Build your database.  Get all your names – clients, contacts, prospects, strategic partners, friends, family, suppliers – in one place.  And add to it daily.   No matter how beautiful your website is, and how organised your email marketing and social media efforts, and how consistent your blogging, none of it will do you any good if you don’t have an audience.  (And it should be the right kind of audience – back to our niche marketing concept, you can read more about it here.)  I’ve said it a hundred times – even if it’s as simple as an Excel spreadsheet, keep a list of all your contacts and include at a bare minimum first and last name, company name, type of business (industry or niche area), and email address.  Everything else you can add later.

Write, or get someone to write for you.  If you write well, get blogging.  If you don’t, identify key issues and critical areas of focus and get raw material together – bullet points, top ideas, articles you like, other blog posts you enjoy, email updates you appreciated, etc.  Then have a good writer put it together in a way that sounds like you.  We do some ‘ghost writing’ for accountancy firms who don’t have the time to do it themselves.  Most of them do a little writing, and we do a lot, and it all comes together in a consistent approach.

Systemise.  Get a system that will do the tracking and the follow up and the ‘admin’ aspect of your marketing for you.  Whether it’s a combination of online tools (such as your website coordinated with Mailchimp and SurveyMonkey and Paypal and Tungle and Basecamp and many other tools), or an all-in-one system like Infusionsoft that does everything for you, outsource that one as well.  You can ‘outsource’ it to your marketing manager if you have one, or to us, or you can find someone else you work well with.  Just get it done.

Let it happen in its own time.  One of the biggest challenges with online marketing is that it does take time to build.  Especially if you’re building organically (the best way), it’s a bit of a slow burn.  But once you are burning, you will really go.  Your other option is to be willing to spend lots of money so it will happen fast.  You can invest in a powerful website and connected CRM system with automated follow up sequences and weekly or even daily blogging, pay-per-click advertising and an intense social media campaign.  That will not be cheap in the slightest – but oh my goodness will you be blown away.
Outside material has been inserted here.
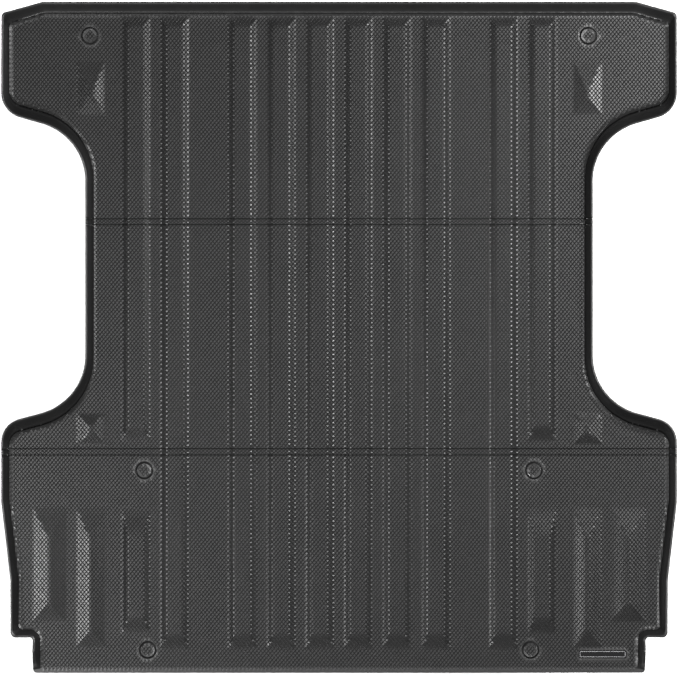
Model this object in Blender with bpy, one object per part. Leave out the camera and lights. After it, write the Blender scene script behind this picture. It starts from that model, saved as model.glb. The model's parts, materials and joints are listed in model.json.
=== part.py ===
"""Folding bed liner for a full-size pickup: one moulded rubber sheet in three panels with a raised
lip. Two double-groove folds join the panels: each has a narrow strip held by two thin living hinges.

Frame: metres, +Z up, origin on the ground at the centre of the outline. +Y points to the cab,
+X to the right-hand side of the bed. The sheet is mirror-symmetric about X = 0, but for the badge.
"""

from collections import namedtuple
from math import atan, atan2, ceil, cos, hypot, pi, radians, sin, tan

import bmesh
import bpy
import numpy as np
from mathutils import Vector
from mathutils.geometry import delaunay_2d_cdt

# ---- Driving dimensions, in metres ----
FRONT_Y = 0.841  # the edge along the bulkhead
REAR_Y = -0.841  # the edge at the tailgate
SIDE_X = 0.845  # half the width between the bed's walls
WELL_X = 0.6347  # half the width between the wheel wells
TAIL_X = 0.8222  # half the width behind the taper, at the tailgate
NOTCH_X = 0.7675  # half the width between the two rear notches
NOTCH_Y = -0.7507  # front edge of the rear notches

SHEET = 0.0045  # thickness of the moulded sheet
LIP_HEIGHT = 0.045  # top of the rim above the bed's floor
RIM = 0.006  # flat top of the lip
WALL_FOOT = 0.017  # inset of the lower end of the lip's steep wall
WALL_FOOT_Z = 0.0125  # height of that lower end
LIP_TOE = 0.028  # inset of the line where the lip meets the floor
INNER_CORNER = 0.012  # least rounding of a corner of the lip

RIDGE_HEIGHT = 0.008
RIDGE_TOP = 0.0205  # half width of a ridge's flat top
RIDGE_BASE = 0.0345  # half width of a ridge at the floor
FRONT_RAMP = 0.030  # length of a ridge's end ramp towards the cab
REAR_RAMP = 0.045  # length of a ridge's end ramp towards the tailgate
LONG_RAMP = 0.075  # length of the front end ramp of a pod or a short ridge
POD_TOP = 0.0035  # a pod is a short ridge with gentle sides
POD_BASE = 0.0355
OUTER_POD_BASE = 0.042

BOSS_TOP = 0.0175  # radius of the flat top of a boss that clears a bed bolt
BOSS_BASE = 0.0235
BOSS_HEIGHT = 0.007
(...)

Most of all, work with someone you trust.  Online marketing specialists are a dime a dozen – actually, a dime for a few hundred, I’d say.  Every single day we are being followed on Twitter by “social media experts” and “content marketing specialists” and “leadership consultants” and more titles like this than I could possibly name. Many of them have very powerful claims about what they can do for you.  Some of them are trustworthy.  Sadly, many are not.  The greatest part about online marketing though is that you can evaluate who to work with based on what they’re doing.  I wouldn’t dream of telling you to get blogging if I wasn’t doing it successfully already.  And hopefully when you visit our site you are quick to notice the free stuff to download, the marketing tips to sign up for, the webinar replay to watch, the online purchasing capability.  We haven’t got it perfect yet – we’re constantly revising and adapting our own systems – but I can say with confidence that we do practice what we preach, and it is a beautiful ride.